--- Task requirements ---
Write out all lines holding the word "part".

--- Records for this exercise ---
··········

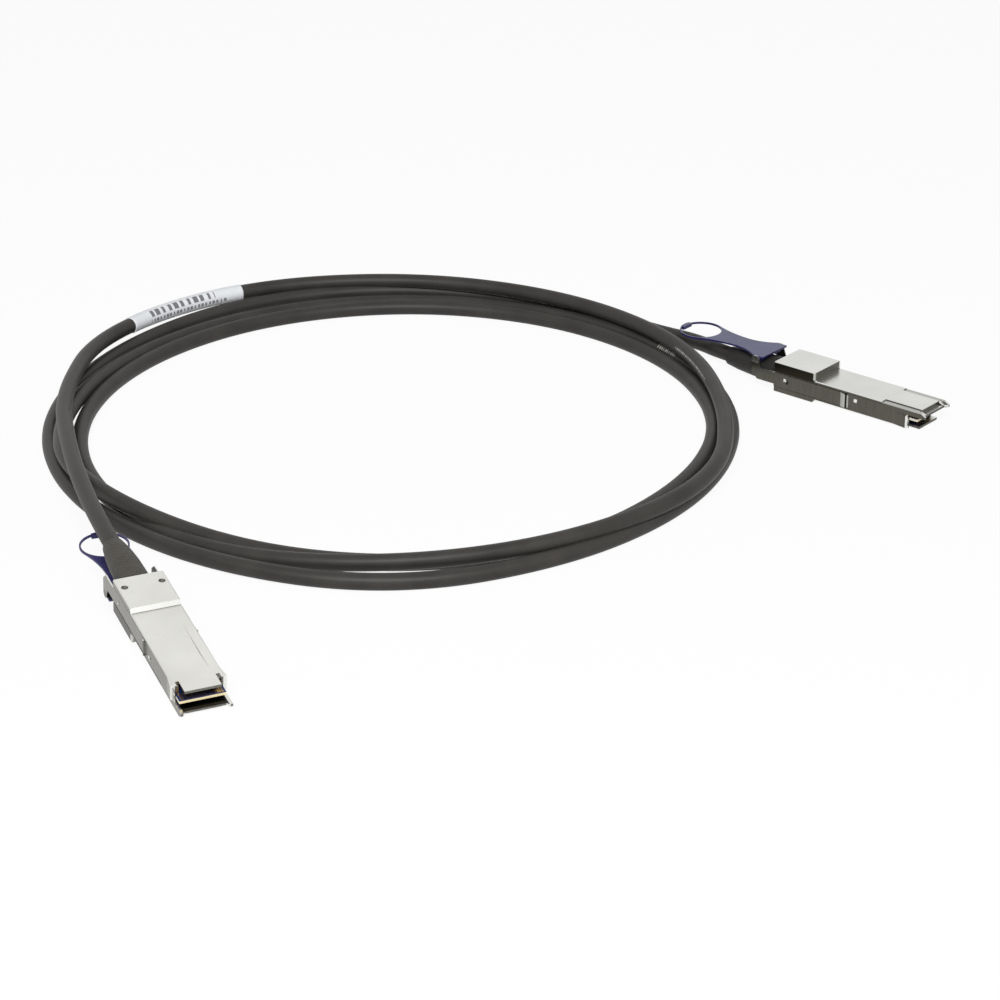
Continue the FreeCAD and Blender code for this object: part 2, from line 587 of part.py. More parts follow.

··········

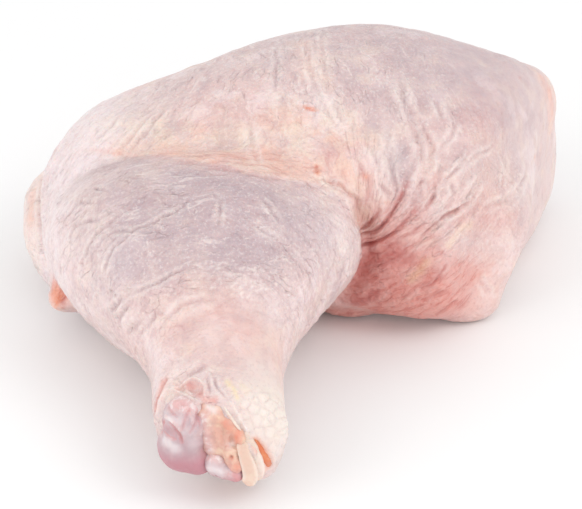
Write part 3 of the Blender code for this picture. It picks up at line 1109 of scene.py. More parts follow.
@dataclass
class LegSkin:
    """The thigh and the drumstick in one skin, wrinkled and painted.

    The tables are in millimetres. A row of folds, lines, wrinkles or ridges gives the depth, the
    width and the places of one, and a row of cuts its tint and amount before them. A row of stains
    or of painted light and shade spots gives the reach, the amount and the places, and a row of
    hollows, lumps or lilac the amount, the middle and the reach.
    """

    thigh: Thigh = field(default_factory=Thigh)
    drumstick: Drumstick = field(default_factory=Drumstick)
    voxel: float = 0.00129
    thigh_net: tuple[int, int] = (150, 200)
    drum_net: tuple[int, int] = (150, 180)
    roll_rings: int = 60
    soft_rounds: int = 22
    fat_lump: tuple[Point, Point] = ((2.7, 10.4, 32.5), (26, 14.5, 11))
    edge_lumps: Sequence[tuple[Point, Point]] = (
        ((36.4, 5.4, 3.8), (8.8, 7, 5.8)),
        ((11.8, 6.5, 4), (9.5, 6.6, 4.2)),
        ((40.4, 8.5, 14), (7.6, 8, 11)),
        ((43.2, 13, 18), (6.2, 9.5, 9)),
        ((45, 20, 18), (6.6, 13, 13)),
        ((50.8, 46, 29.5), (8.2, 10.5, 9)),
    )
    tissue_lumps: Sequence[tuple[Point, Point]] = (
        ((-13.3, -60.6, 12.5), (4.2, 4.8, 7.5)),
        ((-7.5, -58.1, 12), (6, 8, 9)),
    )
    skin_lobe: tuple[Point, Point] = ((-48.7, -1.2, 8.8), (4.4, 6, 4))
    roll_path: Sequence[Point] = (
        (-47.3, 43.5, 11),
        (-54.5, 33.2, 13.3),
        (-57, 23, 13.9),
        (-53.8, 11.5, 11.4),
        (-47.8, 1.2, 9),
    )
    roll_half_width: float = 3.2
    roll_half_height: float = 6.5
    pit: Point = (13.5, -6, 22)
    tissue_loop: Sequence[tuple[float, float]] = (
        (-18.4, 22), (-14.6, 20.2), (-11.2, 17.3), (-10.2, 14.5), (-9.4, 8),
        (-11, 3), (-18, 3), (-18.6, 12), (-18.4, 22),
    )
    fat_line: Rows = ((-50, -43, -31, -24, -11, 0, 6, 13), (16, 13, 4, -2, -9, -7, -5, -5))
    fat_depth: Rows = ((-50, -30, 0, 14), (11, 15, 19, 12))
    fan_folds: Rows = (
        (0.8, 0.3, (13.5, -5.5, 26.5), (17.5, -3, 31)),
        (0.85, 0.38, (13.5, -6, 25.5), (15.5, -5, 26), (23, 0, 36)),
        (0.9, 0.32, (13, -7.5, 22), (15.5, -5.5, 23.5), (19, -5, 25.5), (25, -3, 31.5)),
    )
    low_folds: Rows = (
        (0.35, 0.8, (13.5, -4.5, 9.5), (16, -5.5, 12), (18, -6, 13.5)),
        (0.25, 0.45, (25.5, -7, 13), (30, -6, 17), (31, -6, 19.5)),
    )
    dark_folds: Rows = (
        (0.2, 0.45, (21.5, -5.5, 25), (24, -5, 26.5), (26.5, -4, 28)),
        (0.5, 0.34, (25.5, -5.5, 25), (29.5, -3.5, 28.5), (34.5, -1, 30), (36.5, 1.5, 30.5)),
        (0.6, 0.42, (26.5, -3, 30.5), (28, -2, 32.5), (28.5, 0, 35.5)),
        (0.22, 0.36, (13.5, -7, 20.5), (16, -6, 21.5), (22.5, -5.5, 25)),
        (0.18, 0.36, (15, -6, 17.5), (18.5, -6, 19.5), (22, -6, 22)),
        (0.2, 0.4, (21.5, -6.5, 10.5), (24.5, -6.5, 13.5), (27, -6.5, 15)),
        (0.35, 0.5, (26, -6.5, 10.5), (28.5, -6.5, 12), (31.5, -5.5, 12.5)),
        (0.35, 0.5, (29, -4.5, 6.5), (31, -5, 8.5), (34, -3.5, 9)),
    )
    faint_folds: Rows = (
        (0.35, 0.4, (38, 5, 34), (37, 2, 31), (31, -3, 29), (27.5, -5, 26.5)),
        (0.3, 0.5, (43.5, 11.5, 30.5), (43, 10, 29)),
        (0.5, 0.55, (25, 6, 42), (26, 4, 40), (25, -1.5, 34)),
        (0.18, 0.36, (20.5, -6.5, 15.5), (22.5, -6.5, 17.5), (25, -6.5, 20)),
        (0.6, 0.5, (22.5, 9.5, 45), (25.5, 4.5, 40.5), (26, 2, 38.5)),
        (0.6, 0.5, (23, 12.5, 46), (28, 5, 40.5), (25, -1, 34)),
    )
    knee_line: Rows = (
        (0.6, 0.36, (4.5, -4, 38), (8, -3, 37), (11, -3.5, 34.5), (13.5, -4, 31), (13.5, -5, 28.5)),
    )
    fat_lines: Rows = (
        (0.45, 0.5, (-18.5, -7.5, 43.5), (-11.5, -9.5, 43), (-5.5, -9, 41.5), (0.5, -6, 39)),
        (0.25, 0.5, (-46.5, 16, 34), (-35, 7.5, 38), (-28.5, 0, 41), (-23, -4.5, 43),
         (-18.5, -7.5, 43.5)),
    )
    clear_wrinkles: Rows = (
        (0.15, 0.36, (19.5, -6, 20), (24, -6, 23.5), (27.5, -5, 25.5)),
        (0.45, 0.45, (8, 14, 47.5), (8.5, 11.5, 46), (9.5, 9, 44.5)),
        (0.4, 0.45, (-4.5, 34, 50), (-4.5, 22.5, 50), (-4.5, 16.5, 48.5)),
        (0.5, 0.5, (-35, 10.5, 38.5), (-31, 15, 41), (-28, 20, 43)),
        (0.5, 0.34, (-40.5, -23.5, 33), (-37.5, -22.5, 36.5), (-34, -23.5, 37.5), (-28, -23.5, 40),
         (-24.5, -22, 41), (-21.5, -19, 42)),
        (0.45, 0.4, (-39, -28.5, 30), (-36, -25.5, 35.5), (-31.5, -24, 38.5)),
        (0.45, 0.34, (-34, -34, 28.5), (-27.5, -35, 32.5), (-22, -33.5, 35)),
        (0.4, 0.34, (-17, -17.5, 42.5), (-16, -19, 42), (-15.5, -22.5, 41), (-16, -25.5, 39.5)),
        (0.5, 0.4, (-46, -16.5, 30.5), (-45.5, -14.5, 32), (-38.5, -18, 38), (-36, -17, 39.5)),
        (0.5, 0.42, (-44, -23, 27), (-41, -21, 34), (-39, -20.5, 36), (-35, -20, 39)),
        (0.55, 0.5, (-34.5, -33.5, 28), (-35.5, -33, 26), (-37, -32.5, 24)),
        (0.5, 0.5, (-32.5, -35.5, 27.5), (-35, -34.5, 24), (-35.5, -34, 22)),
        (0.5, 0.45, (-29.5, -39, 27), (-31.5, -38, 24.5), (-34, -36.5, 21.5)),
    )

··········

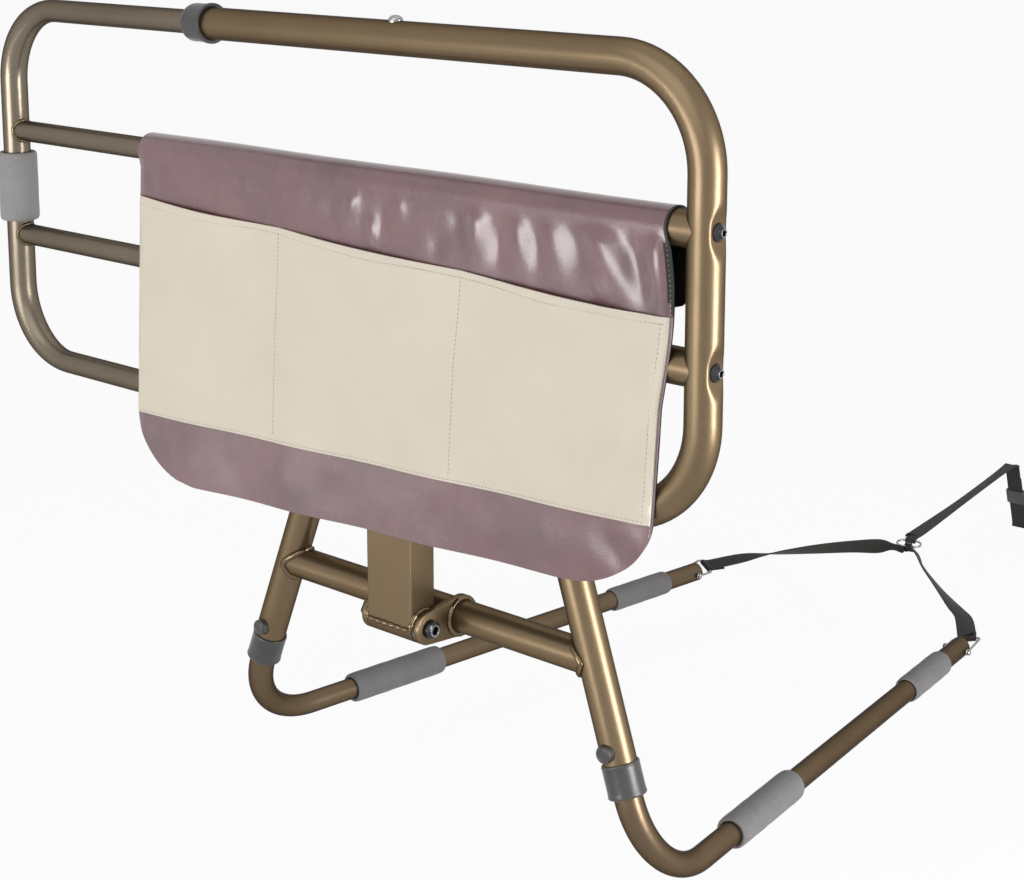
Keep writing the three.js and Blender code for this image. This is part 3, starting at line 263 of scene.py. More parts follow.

··········

--- Output for this task ---
Continue the FreeCAD and Blender code for this object: part 2, from line 587 of part.py. More parts follow.
Write part 3 of the Blender code for this picture. It picks up at line 1109 of scene.py. More parts follow.
Keep writing the three.js and Blender code for this image. This is part 3, starting at line 263 of scene.py. More parts follow.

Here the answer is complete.